→ SOURCE MATERIAL:
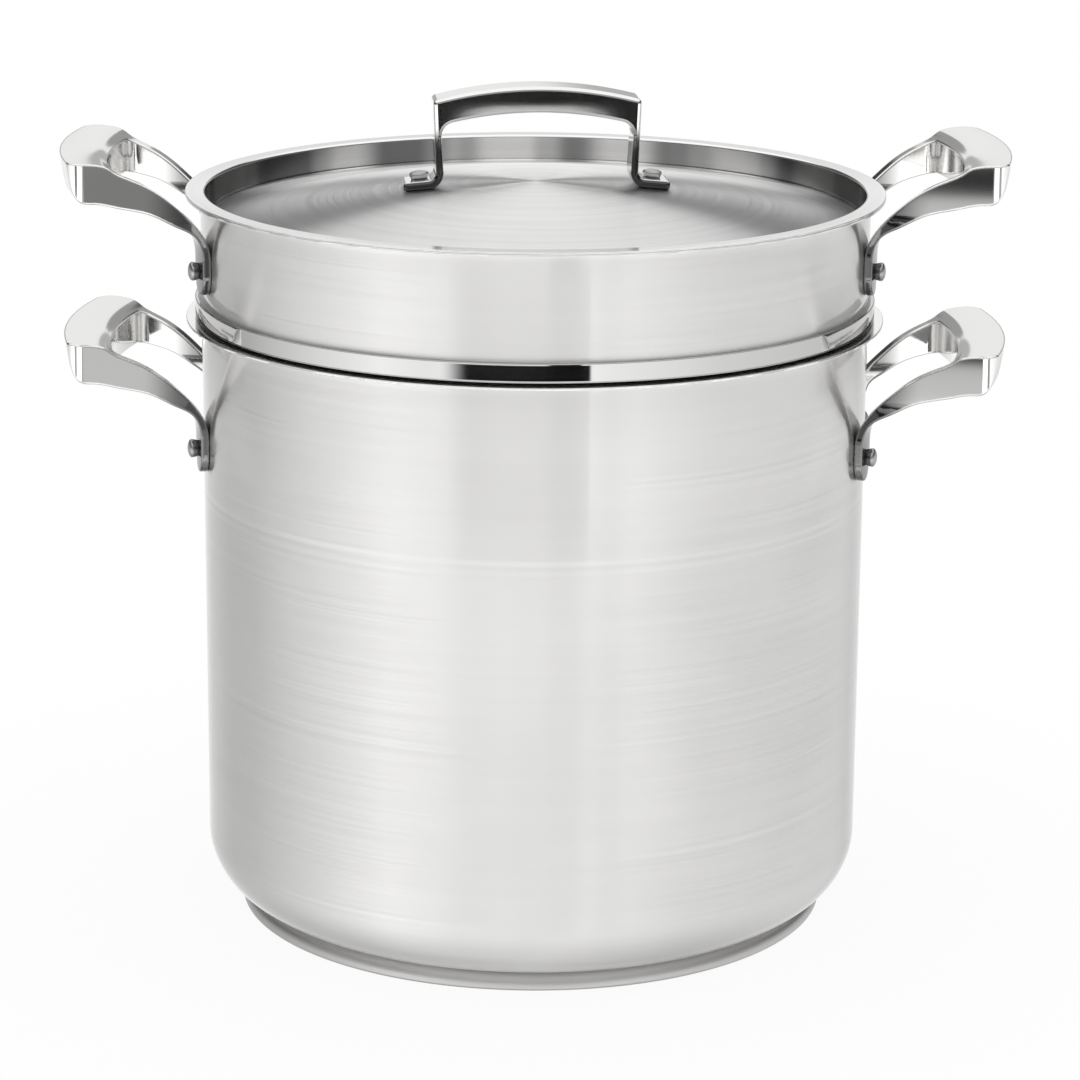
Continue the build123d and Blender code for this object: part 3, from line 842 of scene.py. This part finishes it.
# %% Base cap
base_reach = 125.6
cap_sheet = 0.8
cap_bend = 1.5
cap_top = 8.33
cap_top_inside = cap_top - 0.43
pot_base = turned("pot_base", rounded([
    (0, 0, 0),
    (base_reach, 0, cap_bend),
    (base_reach, cap_top, 0),
    (base_reach - cap_sheet, cap_top_inside, 0),
    (base_reach - cap_sheet, cap_sheet, cap_bend - cap_sheet),
    (0, cap_sheet, 0),
]), round_steps, base_steel)
print("open edges, litres of metal:", closed_and_outward(pot_base))

# %% [markdown]
# ## Insert
# The insert hangs from a collar of the pot's own width. Below the collar a shoulder steps in, so
# that the vessel drops into the pot. The real one is welded where the ring covers it, and ground
# smooth, so one profile serves both CAD solids.

# %% Insert wall
insert_floor = 98.6
insert_reach = 135.0
insert_corner = 22.0
insert_rim_reach = 146.1
insert_rim_top = 308.8
shoulder_low, shoulder_high = 255.5, 261.0
shoulder_rise_inside = 0.39
insert_wall = turned("insert_wall", rounded([
    (0, insert_floor, 0),
    (insert_reach, insert_floor, insert_corner),
    (insert_reach, shoulder_low, 2.5),
    (wall_reach, shoulder_high, 2.5),
    (wall_reach, insert_rim_top - sheet, 0.5),
    (insert_rim_reach, insert_rim_top - sheet, edge_wear),
    (insert_rim_reach, insert_rim_top, edge_wear),
    (wall_reach - sheet, insert_rim_top, 1.2),
    (wall_reach - sheet, shoulder_high + shoulder_rise_inside, 1.5),
    (insert_reach - sheet, shoulder_low + shoulder_rise_inside, 3.5),
    (insert_reach - sheet, insert_floor + sheet, insert_corner - sheet),
    (0, insert_floor + sheet, 0),
], arc_step=6.0), round_steps, wall_steel)
print("open edges, litres of metal:", closed_and_outward(insert_wall))

# %% [markdown]
# The seat ring carries the insert's weight on the pot's rim. It is polished to a mirror, with a
# round lower edge that catches the pale floor as a bright line.

# %% Seat ring
ring_reach = 142.6
ring_top = 265.4
ring_seat = pot_rim_top + 0.02
ring_slit = pot_rim_top + 0.8
slit_reach = ring_reach - 2.0
ring_back = wall_reach - 0.1
insert_ring = turned("insert_ring", rounded([
    (ring_back, shoulder_high, 0),
    (ring_back, ring_seat, 0),
    (slit_reach, ring_seat, 0),
    (slit_reach, ring_slit, 0),
    (ring_reach, ring_slit, 0.9),
    (ring_reach, ring_top, 0.4),
    (ring_back, ring_top, 0),
    (ring_back, shoulder_high, 0),
], arc_step=8.0), round_steps, ring_steel)
print("open edges, litres of metal:", closed_and_outward(insert_ring))

# %% [markdown]
# ## Lid
# The lid is one pressing: a shallow dome, a gutter round it, an upright wall that fits inside
# the insert, and a flange that lies on the insert's rim. The dome is part of a sphere, so its
# points are worked out from the sphere's radius, once for the underside and once for the top.

# %% Dome of the lid
lid_sheet = 0.8
gutter_under = 296.4
dome_reach = 127.6
dome_rise = 15.2
dome_radius = (dome_reach**2 + dome_rise**2) / (2 * dome_rise)
dome_centre = gutter_under + dome_rise - dome_radius


def dome(radius, reach, steps=36):
    """Corners along the dome from its middle to its edge, on a sphere of this radius."""
    corners = []
    for step in range(steps):
        out = reach * step / steps
        corners.append((out, dome_centre + math.sqrt(radius**2 - out**2), 0))
    return corners


print("dome radius", round(dome_radius, 1), "mm")

# %% [markdown]
# The underside goes out along the dome to the flange, and the top comes back the same way.

# %% Lid
lid_wall_reach = 138.6
lid_seat = insert_rim_top + 0.03
flange_top = insert_rim_top + lid_sheet
gutter_top = gutter_under + lid_sheet
lid_under = dome(dome_radius, dome_reach) + [
    (dome_reach, gutter_under, 4.0),
    (lid_wall_reach, gutter_under, 3.0),
    (lid_wall_reach, lid_seat, 0.4),
    (insert_rim_reach, lid_seat, 0.25),
]
lid_over = [
    (insert_rim_reach, flange_top, 0.25),
    (lid_wall_reach - lid_sheet, flange_top, 1.2),
    (lid_wall_reach - lid_sheet, gutter_top, 2.2),
    (dome_reach, gutter_top, 4.0),
] + dome(dome_radius + lid_sheet, dome_reach)[::-1]
lid_profile = rounded(lid_under + lid_over, guard=0.3, arc_step=8.0)
lid_pan = turned("lid_pan", lid_profile, round_steps, lid_steel)
print("open edges, litres of metal:", closed_and_outward(lid_pan))

# %% [markdown]
# ## Rivets
# Each handle foot is held by one rivet, and each foot of the lid's handle too. A rivet is turned
# like the rest, so the lathe makes one of each kind, and a second tree sets copies on points
# that carry the direction in which the rivet looks.

# %% Rivet tree
place_rivets = bpy.data.node_groups.new("place_rivets", "GeometryNodeTree")
rivet_inputs = {
    "Seats": group_input(place_rivets, "Seats", "NodeSocketGeometry"),
    "Rivet": group_input(place_rivets, "Rivet", "NodeSocketObject"),
    "Size": group_input(place_rivets, "Size", "NodeSocketFloat", 1.0),
    "Finish": group_input(place_rivets, "Finish", "NodeSocketMaterial"),
}
place_rivets.interface.new_socket(
    name="Rivets", in_out="OUTPUT", socket_type="NodeSocketGeometry")
given = add_node(place_rivets, "NodeGroupInput").outputs
one = add_node(place_rivets, "GeometryNodeObjectInfo", {"Object": given["Rivet"]})
looks = add_node(
    place_rivets, "GeometryNodeInputNamedAttribute", {"Name": "looks"}, data_type="FLOAT_VECTOR")
aimed = add_node(
    place_rivets, "FunctionNodeAlignRotationToVector", {"Vector": looks.outputs[0]}, axis="Z")
copies = add_node(place_rivets, "GeometryNodeInstanceOnPoints", {
    "Points": given["Seats"], "Instance": one.outputs["Geometry"],
    "Rotation": aimed.outputs[0], "Scale": given["Size"]}).outputs[0]
realized = add_node(place_rivets, "GeometryNodeRealizeInstances", {"Geometry": copies}).outputs[0]
finish_inputs = {"Geometry": realized, "Material": given["Finish"]}
painted = add_node(place_rivets, "GeometryNodeSetMaterial", finish_inputs).outputs[0]
add_node(place_rivets, "NodeGroupOutput", {0: painted})
print("rivet tree:", len(place_rivets.nodes), "nodes")

# %% [markdown]
# A rivet's profile starts at the low dome of its tail, inside the vessel, and goes along the
# shank to the head. The head's side flares from the neck and ends in a rounded crown.


# %% One rivet of each kind
def rivet_profile(tail_seat, neck, head, head_height,
                  head_side_share=0.6, tail=4.6, tail_height=1.4, shank=2.5):
    """Side view of a rivet whose head sits at height nought and whose tail sits below."""
    side_top = head_height * head_side_share
    crown = []
    for angle in map(math.radians, (15, 30, 45, 60, 75)):
        crown.append((head * math.cos(angle), side_top + (head_height - side_top) * math.sin(angle), 0))
    tail_dome = []
    for angle in map(math.radians, (0, 20, 40, 60, 80)):
        tail_dome.append((tail * math.sin(angle), tail_seat - tail_height * math.cos(angle), 0))
    shaft = [(tail, tail_seat, 0), (shank, tail_seat, 0), (shank, 0, 0), (neck, 0, 0)]
    head_side = [(head, side_top, 0.5)]
    return rounded(tail_dome + shaft + head_side + crown + [(0, head_height, 0)], guard=0.05)


foot_face = 143.4
side_tail_face = 138.92
lid_foot_thickness = 3.4
side_profile = rivet_profile(side_tail_face - foot_face, 3.3, 3.9, 4.4)
lid_rivet_profile = rivet_profile(-lid_foot_thickness - lid_sheet, 3.4, 4.1, 3.4)
side_rivet = turned("side_rivet", side_profile, 48, rivet_steel)
lid_rivet = turned("lid_rivet", lid_rivet_profile, 48, rivet_steel)
print("open edges, litres:", closed_and_outward(side_rivet), closed_and_outward(lid_rivet))

# %% [markdown]
# The side rivets look straight out from the axis, two for each handle. The lid's rivets stand
# square on the dome, so they lean out a little.


# %% Seats of the rivets
def riveted(name, one_rivet, seats):
    """Copies of one rivet on seats given as (place, direction), in millimetres."""
    points = bpy.data.meshes.new(name + "_seats")
    points.from_pydata([Vector(place) * MM for place, _ in seats], [], [])
    directions = points.attributes.new("looks", "FLOAT_VECTOR", "POINT")
    for entry, (_, direction) in zip(directions.data, seats):
        entry.vector = direction
    settings = {
        rivet_inputs["Rivet"]: one_rivet, rivet_inputs["Size"]: 1.0,
        rivet_inputs["Finish"]: rivet_steel}
    return plain_mesh(name, points, place_rivets, settings, rivet_steel)


def outward_at(angle):
    """The level direction at an angle in degrees round the axis."""
    return Vector((math.cos(math.radians(angle)), math.sin(math.radians(angle)), 0))


def side_seats(seat_height, vessel_turn):
    """Seats of the four rivets of one vessel, two for each handle."""
    seats = []
    for middle in (vessel_turn, vessel_turn + 180):
        for angle in (middle - foot_angle, middle + foot_angle):
            outward = outward_at(angle)
            seats.append((outward * foot_face + Vector((0, 0, seat_height)), outward))
    return seats


def lid_seats(vessel_turn, rivet_reach, foot_radius):
    """Seats of the lid's two rivets, square on a sphere round the dome's centre."""
    seats = []
    tilt = math.asin(rivet_reach / (dome_radius + lid_sheet))
    for angle in (vessel_turn, vessel_turn + 180):
        square = outward_at(angle) * math.sin(tilt) + Vector((0, 0, math.cos(tilt)))
        seats.append((Vector((0, 0, dome_centre)) + square * foot_radius, square))
    return seats


# %% [markdown]
# The insert and the lid are turned a little on their seats, as in the picture, and their rivets
# turn with them. The two loose rivets have served their purpose once the copies are made.

# %% Rivets in place
lid_turn = 6.5
lid_rivet_reach = 48.4
lid_foot_radius = dome_radius + lid_sheet + lid_foot_thickness
pot_rivets = riveted("pot_rivets", side_rivet, side_seats(pot_rivet_height, 0.0))
insert_rivets = riveted("insert_rivets", side_rivet, side_seats(insert_rivet_height, insert_turn))
lid_rivets = riveted("lid_rivets", lid_rivet, lid_seats(lid_turn, lid_rivet_reach, lid_foot_radius))
for spare in (side_rivet, lid_rivet):
    bpy.data.objects.remove(spare)
for piece in (pot_rivets, insert_rivets, lid_rivets):
    print(piece.name, len(piece.data.polygons), "faces")

# %% [markdown]
# ## Bodies and finishes
# Each new piece rides on the body that it belongs to, and stands for the CAD solids that it
# replaces. The cast handles keep their CAD shape and get their polished finishes. The core disc
# is sealed in the base and keeps its shape too.

# %% Ride and replace
stands_for = [
    (pot_wall, "pot", ["pot_shell"], "vessel_steel"),
    (pot_base, "pot", ["pot_base_cap"], "base_steel"),
    (pot_rivets, "pot", ["pot_handle_left_rivets", "pot_handle_right_rivets"], "rivet_steel"),
    (insert_wall, "insert", ["insert_vessel", "insert_collar"], "vessel_steel"),
    (insert_ring, "insert", ["insert_seat_ring"], "ring_steel"),
    (insert_rivets, "insert",
     ["insert_handle_left_rivets", "insert_handle_right_rivets"], "rivet_steel"),
    (lid_pan, "lid", ["lid_shell"], "lid_steel"),
    (lid_rivets, "lid", ["lid_handle_rivets"], "rivet_steel"),
]
for piece, body, replaced, slot in stands_for:
    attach(piece, body)
    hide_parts(*replaced)

kept_finish = {
    "pot_core_disc": core_aluminium,
    "pot_handle_left": pot_handle_steel,
    "pot_handle_right": pot_handle_steel,
    "insert_handle_left": insert_handle_steel,
    "insert_handle_right": insert_handle_steel,
    "lid_handle": lid_handle_steel,
}
for name, finish in kept_finish.items():
    nodes[name].data.materials.clear()
    nodes[name].data.materials.append(finish)
print("pieces made:", len(stands_for), "CAD nodes kept:", len(kept_finish))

→ PROBLEM TO SOLVE: Word for word, quote the lines of the material from the first line through the line with "# round lower", both ends included.

→ WRITTEN ANSWER:
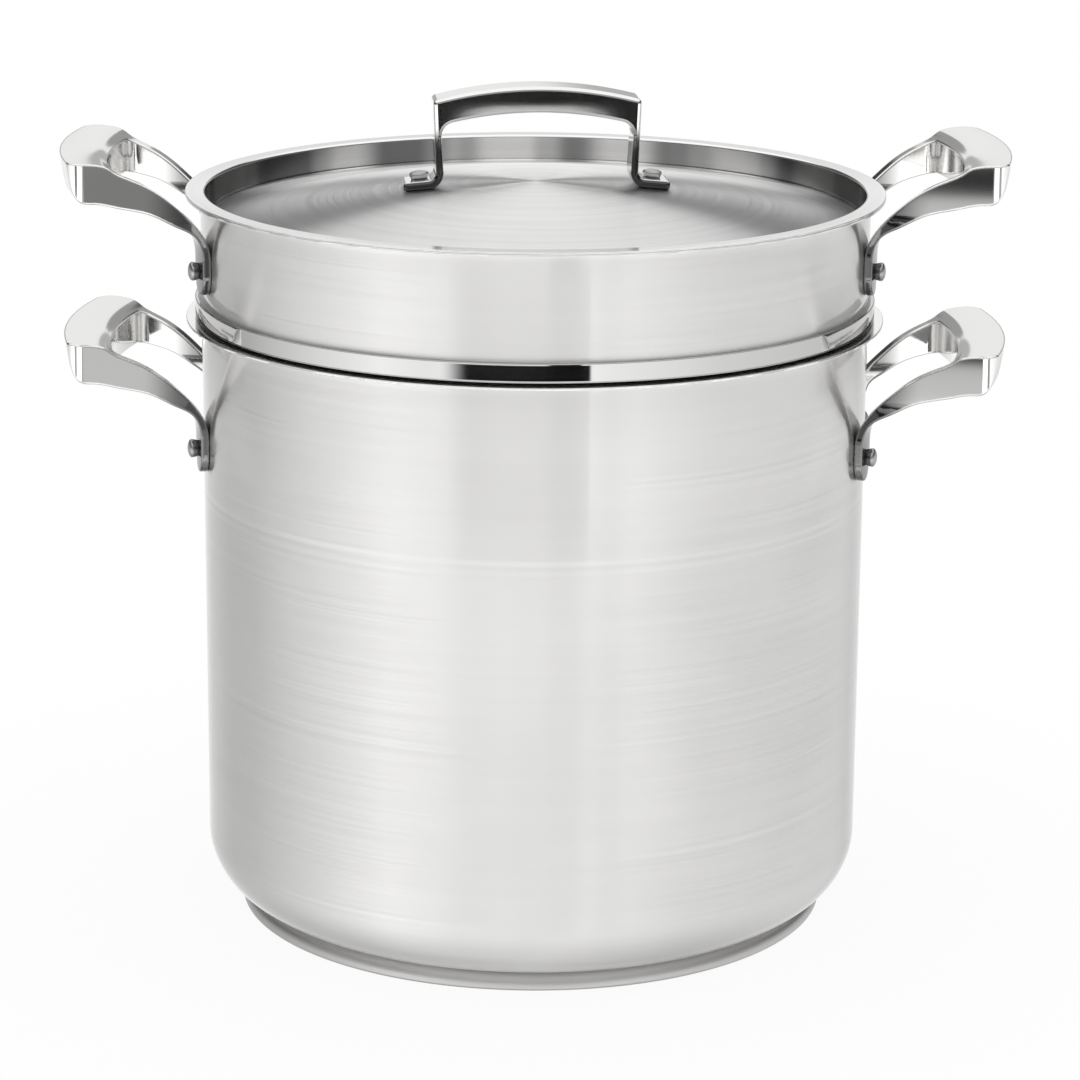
Continue the build123d and Blender code for this object: part 3, from line 842 of scene.py. This part finishes it.
# %% Base cap
base_reach = 125.6
cap_sheet = 0.8
cap_bend = 1.5
cap_top = 8.33
cap_top_inside = cap_top - 0.43
pot_base = turned("pot_base", rounded([
    (0, 0, 0),
    (base_reach, 0, cap_bend),
    (base_reach, cap_top, 0),
    (base_reach - cap_sheet, cap_top_inside, 0),
    (base_reach - cap_sheet, cap_sheet, cap_bend - cap_sheet),
    (0, cap_sheet, 0),
]), round_steps, base_steel)
print("open edges, litres of metal:", closed_and_outward(pot_base))

# %% [markdown]
# ## Insert
# The insert hangs from a collar of the pot's own width. Below the collar a shoulder steps in, so
# that the vessel drops into the pot. The real one is welded where the ring covers it, and ground
# smooth, so one profile serves both CAD solids.

# %% Insert wall
insert_floor = 98.6
insert_reach = 135.0
insert_corner = 22.0
insert_rim_reach = 146.1
insert_rim_top = 308.8
shoulder_low, shoulder_high = 255.5, 261.0
shoulder_rise_inside = 0.39
insert_wall = turned("insert_wall", rounded([
    (0, insert_floor, 0),
    (insert_reach, insert_floor, insert_corner),
    (insert_reach, shoulder_low, 2.5),
    (wall_reach, shoulder_high, 2.5),
    (wall_reach, insert_rim_top - sheet, 0.5),
    (insert_rim_reach, insert_rim_top - sheet, edge_wear),
    (insert_rim_reach, insert_rim_top, edge_wear),
    (wall_reach - sheet, insert_rim_top, 1.2),
    (wall_reach - sheet, shoulder_high + shoulder_rise_inside, 1.5),
    (insert_reach - sheet, shoulder_low + shoulder_rise_inside, 3.5),
    (insert_reach - sheet, insert_floor + sheet, insert_corner - sheet),
    (0, insert_floor + sheet, 0),
], arc_step=6.0), round_steps, wall_steel)
print("open edges, litres of metal:", closed_and_outward(insert_wall))

# %% [markdown]
# The seat ring carries the insert's weight on the pot's rim. It is polished to a mirror, with a
# round lower edge that catches the pale floor as a bright line.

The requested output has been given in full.